For now, here are three thoughts on the Sox.



1.The Red Sox are on a near-record home run pace for the franchise.

The lack of power was a huge flaw in the 2017 Red Sox. They finished dead last in the American League in that category with 168 and were 27th overall among the 30 teams in Major League Baseball, for an average of 1.04 homers per game.

Landing J.D. Martinez obviously helped. He's second in all of baseball with 22 homers and stands a good chance to smash the franchise record for most homers by a Red Sox player (24) before the end of June, currently jointly held by Ted Williams, Mo Vaughn, Jose Canseco and Manny Ramirez.

To put things in perspective, should Martinez break the record by the end of June, he will also have hit more homers this year than any Red Sox player did all of last year, when Mookie Betts hit 24.

But the power surge has been more than Martinez.
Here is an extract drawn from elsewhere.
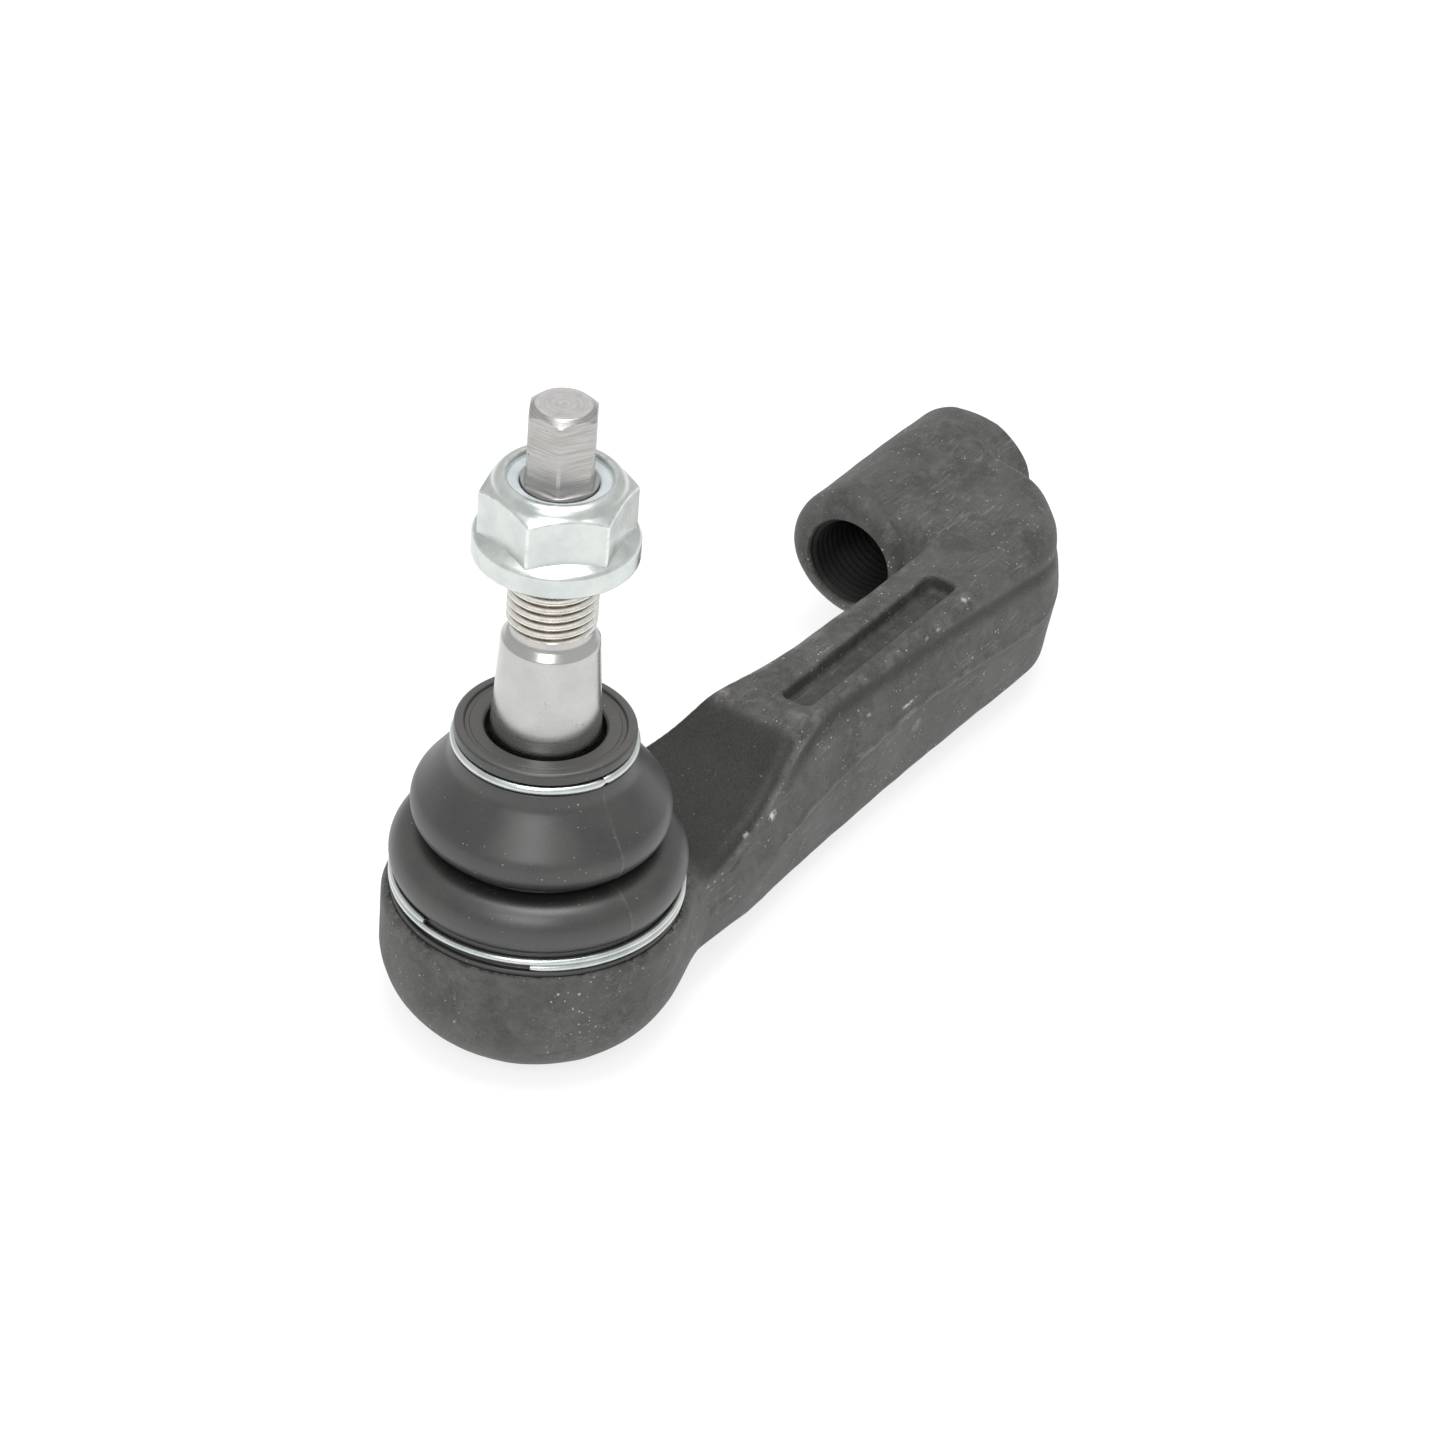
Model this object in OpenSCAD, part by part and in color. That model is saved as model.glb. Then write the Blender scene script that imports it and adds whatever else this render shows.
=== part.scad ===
// Tie rod end with a female rod thread.
// A forged housing holds a ball stud between two plastic seats. Its arm runs along +X and hooks back
// to a threaded boss. A rubber boot, two wire rings, and a flange nut with a nylon insert complete it.
// Millimetres. The origin is on the stud axis at the underside of the cover plate. +Z is up the stud.

/* [Housing] */
// Outer radius of the round ball housing
housing_r = 24.3; // [23.8:0.1:25]
// Height of the housing shoulder that the boot stands on
housing_h = 22.2; // [22:0.1:22.2]
// Radius of the flat at the bottom of the housing
base_r = 17.2; // [17:0.1:19]
// Height of the cone that runs up from that flat
base_cone_h = 7.3; // [4:0.1:9]
// Radius of the neck inside the boot
neck_r = 20.8; // [20:0.1:20.8]
// Top of the neck
neck_top = 26.4; // [25.5:0.1:26.6]

/* [Arm] */
// Height of the arm's flat top
arm_top = 33.1; // [31:0.1:34]
// Height of the arm's underside at its root
arm_bottom = 4.3; // [3.6:0.1:5]
// Length of the recess in the arm's top
recess_l = 44.5; // [30:0.5:44.5]
// Width of that recess
recess_w = 5; // [3:0.1:5.5]
// Depth of that recess
recess_d = 3; // [1.5:0.1:4]

/* [Rod boss] */
// X of the boss's near end
boss_x = 109; // [108:0.5:111]
// Length of the boss
boss_l = 40; // [38:0.5:44]
// Sideways offset of the boss axis from the stud axis
boss_y = 13.4; // [13:0.1:15]
// Height of the boss axis
boss_z = 20.5; // [20:0.1:21]
// Outer radius of the boss
boss_r = 12.6; // [12:0.1:13]
// Wall radius of the M16 x 1.5 rod thread
rod_thread_r = 7.2; // [6.2:0.05:7.8]

/* [Ball and seats] */
// Ball radius
ball_r = 12.7; // [12:0.1:12.7]
// Height of the ball centre
ball_z = 16; // [15.9:0.1:16.1]
// Running clearance between the ball and its seats
ball_gap = 0.05; // [0.02:0.01:0.1]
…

The Red Sox are the only team in baseball with six players in double figures (Martinez, Betts, Andrew Benintendi, Xander Bogaerts, Rafael Devers, and Mitch Moreland), and thus, are on pace to have at least six players finish the season with 20 or homers. Last year, they had three (Betts, Moreland and Hanley Ramirez).
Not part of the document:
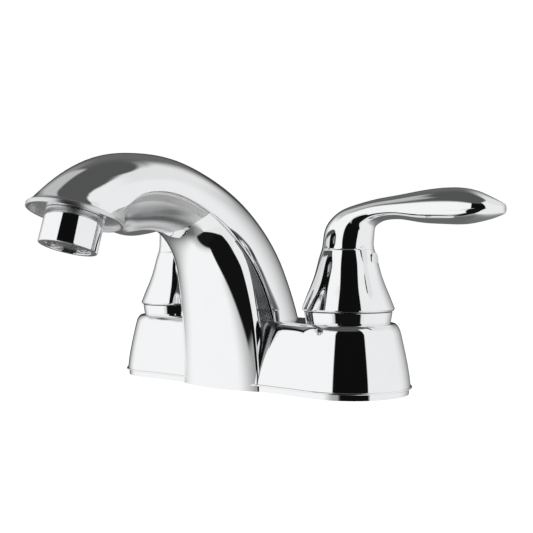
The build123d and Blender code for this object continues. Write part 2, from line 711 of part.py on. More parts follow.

After 73 games, the Sox are on pace for 230 homers, which would come close to the franchise record of 238 set in 2003.

And their home runs per game stands at 1.42, an increase of nearly half a home run per game compared to last season.
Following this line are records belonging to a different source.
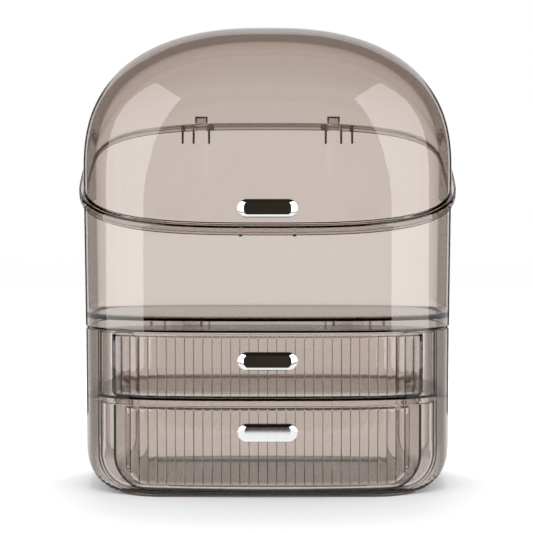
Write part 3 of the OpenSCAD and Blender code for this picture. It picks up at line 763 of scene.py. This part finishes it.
class Front:
    """A drawer's front: its outline, reeds and rounded edge."""

    def __init__(self, z0, z1, corner, reeds, field, foot, field_r, side_edge):
        self.z0, self.z1, self.corner = z0, z1, corner
        self.reeds, self.field, self.field_z, self.field_r = reeds, field, z0 + foot, field_r
        self.side_edge = side_edge

    def columns(self):
        """Places across the front, close together where it bends."""
        xs = {FRONT_HALF * k / STRIP_N for k in range(STRIP_N + 1)}
        xs |= {FRONT_HALF - self.corner * (1 - sin(radians(3 * k))) for k in range(31)}
        xs |= {FRONT_HALF - fall for fall in round_heights(0, self.side_edge, 6)}
        xs = {x for x in xs if x > self.field}
        xs |= {FRONT_HALF - FRONT_T, FRONT_HALF - FRONT_T + RETURN_STEP}
        xs |= {self.field + GROOVE_HALF * k / 4 for k in range(-4, 5)}
        reeds = {REED_W * (k + place / 2) for k in range(self.reeds // 2) for place in REED_PLACES}
        ordered = sorted(xs | {x for x in reeds if x < self.field - GROOVE_HALF})
        kept = [x for x, after in zip(ordered, ordered[1:] + [FRONT_HALF + 1]) if after - x > COLUMN_GAP]
        return [-x for x in reversed(kept) if x > 0] + kept

    def rows(self, x):
        """Heights up the front at x, the same."""
        low = self.z0 + round_fall(self.corner, FRONT_HALF - abs(x))
        high, near = self.z1, EDGE_ROWS[-1]
        middle = [low + near + (high - low - 2 * near) * (k / ROW_N) ** ROW_POWER for k in range(1, ROW_N)]
        return [low + h for h in EDGE_ROWS] + middle + [high - h for h in reversed(EDGE_ROWS)]

    def into_field(self, x, z):
        """Distance from the reeded field's outline, over 0 inside it."""
        return corner_gap(self.field - abs(x), z - self.field_z, self.field_r, self.z1 - REED_TOP - z)

    def bump(self, x, z):
        """How far the surface stands out: reeds with steep flanks, inside a narrow groove."""
        inside = self.into_field(x, z)
        if inside < -GROOVE_HALF:
            return 0
        if inside < GROOVE_HALF:
            is_deep = self.corner > REED_END or self.field - abs(x) < GROOVE_HALF
            return -(GROOVE_DEPTH if is_deep else GROOVE_FOOT) * (1 - (inside / GROOVE_HALF) ** 2)
        place = (x + self.reeds * REED_W / 2) / REED_W
        u = 2 * (place % 1) - 1
        is_end = z < self.z0 + REED_END * 4 or z > self.z1 - REED_END * 2
        v = max(0, 1 - (inside - GROOVE_HALF) / REED_END) if is_end else 0
        flank = min(1, (1 - abs(u)) / FLANK)
        rise = FLANK_HIGH * flank + CROWN * (1 - u * u)
        return FLANK_LOW * (1 - flank) + sqrt(max(0, 1 - v * v)) * rise

    def setback(self, x, z):
        """How far the rounded edge falls back."""
        near = corner_gap(FRONT_HALF - abs(x), z - self.z0, self.corner, self.z1)
        return round_fall(self.side_edge, near) + round_fall(FRONT_TOP_SOFT, self.z1 - z)

    def make(self, name):
        xs = self.columns()
        grid = [self.rows(x) for x in xs]
        front, back = [], []
        for x, zs in zip(xs, grid):
            is_flange = abs(x) > FRONT_HALF - FRONT_T + RETURN_STEP / 2
            depth = FRONT_T + (FRONT_RETURN if is_flange else 0)
            for z in zs:
                y = -plan_depth(x, FACE_IN) - self.bump(x, z) + self.setback(x, z)
                front.append((x, y, z))
                back.append((x, max(-plan_depth(x, FACE_IN + depth), y + FRONT_MIN_T), z))
        m, n = len(xs), len(grid[0])
        far = m * n
        faces = []
        for i in range(m - 1):
            for j in range(n - 1):
                a, b = i * n + j, (i + 1) * n + j
                faces.append((a, b, b + 1, a + 1))
                faces.append((far + a, far + a + 1, far + b + 1, far + b))
        border = [i * n for i in range(m)] + [(m - 1) * n + j for j in range(1, n)]
        border += [i * n + n - 1 for i in range(m - 2, -1, -1)] + [j for j in range(n - 2, 0, -1)]
        faces += [(a, far + a, far + b, b) for a, b in zip(border, border[1:] + border[:1])]
        return make_object(name, front + back, faces)


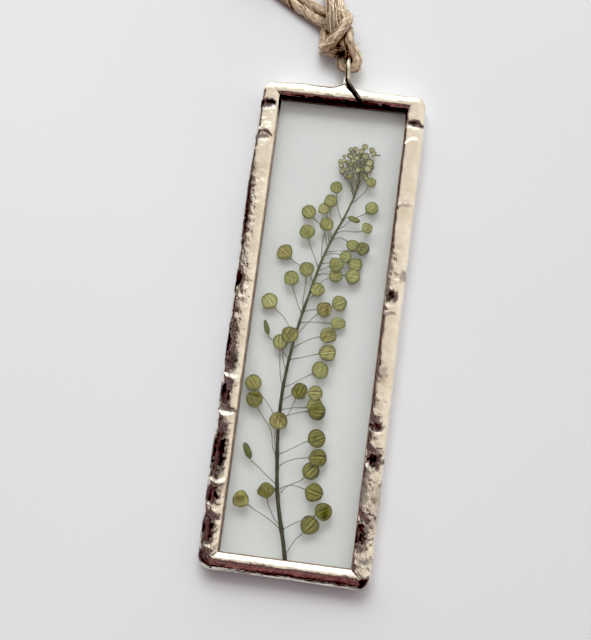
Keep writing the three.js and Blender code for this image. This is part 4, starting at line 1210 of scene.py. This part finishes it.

2. Starting rotation continues to be dominant

On Sunday, when Eduardo Rodriguez limited Seattle to two runs over six innings, it marked the 12th time in the last 14 games that the Red Sox starter has allowed two earned runs or fewer.

And this strong starting pitching is not a recent development. Since May 10, about five weeks ago, the Red Sox' rotation has a 2.96 ERA. For the season, the Sox starters rank eighth overall and third in the American League with a 3.62 ERA.

The current five-man group (Chris Sale, David Price, Rick Porcello, Steven Wright and Eduardo Rodriguez ) sport a 33-13 with a 3.22 ERA, and every one has an ERA under 4.00.

3. Boston is holding its own with elite teams.

Following the Red Sox split in Seattle, the Red Sox are now exactly .500 7-7 in 14 games against the three best teams in the American League: Mariners (2-2), Astros (2-2) and the Yankees (3-3).

Add in the other teams they've played with winning records (Atlanta, Los Angeles), and the Sox are 12-8 against teams currently above .500.

(Side note: what does it say about the current state of baseball that, after two and a half months, the Red Sox have played just 27 percent of their games against teams with winning records?)

That success will be further put to the test after the Sox leave Minnesota. They have four consecutive series coming against winning teams: Mariners, Angels, Yankees and Nationals, for a total of 12 games.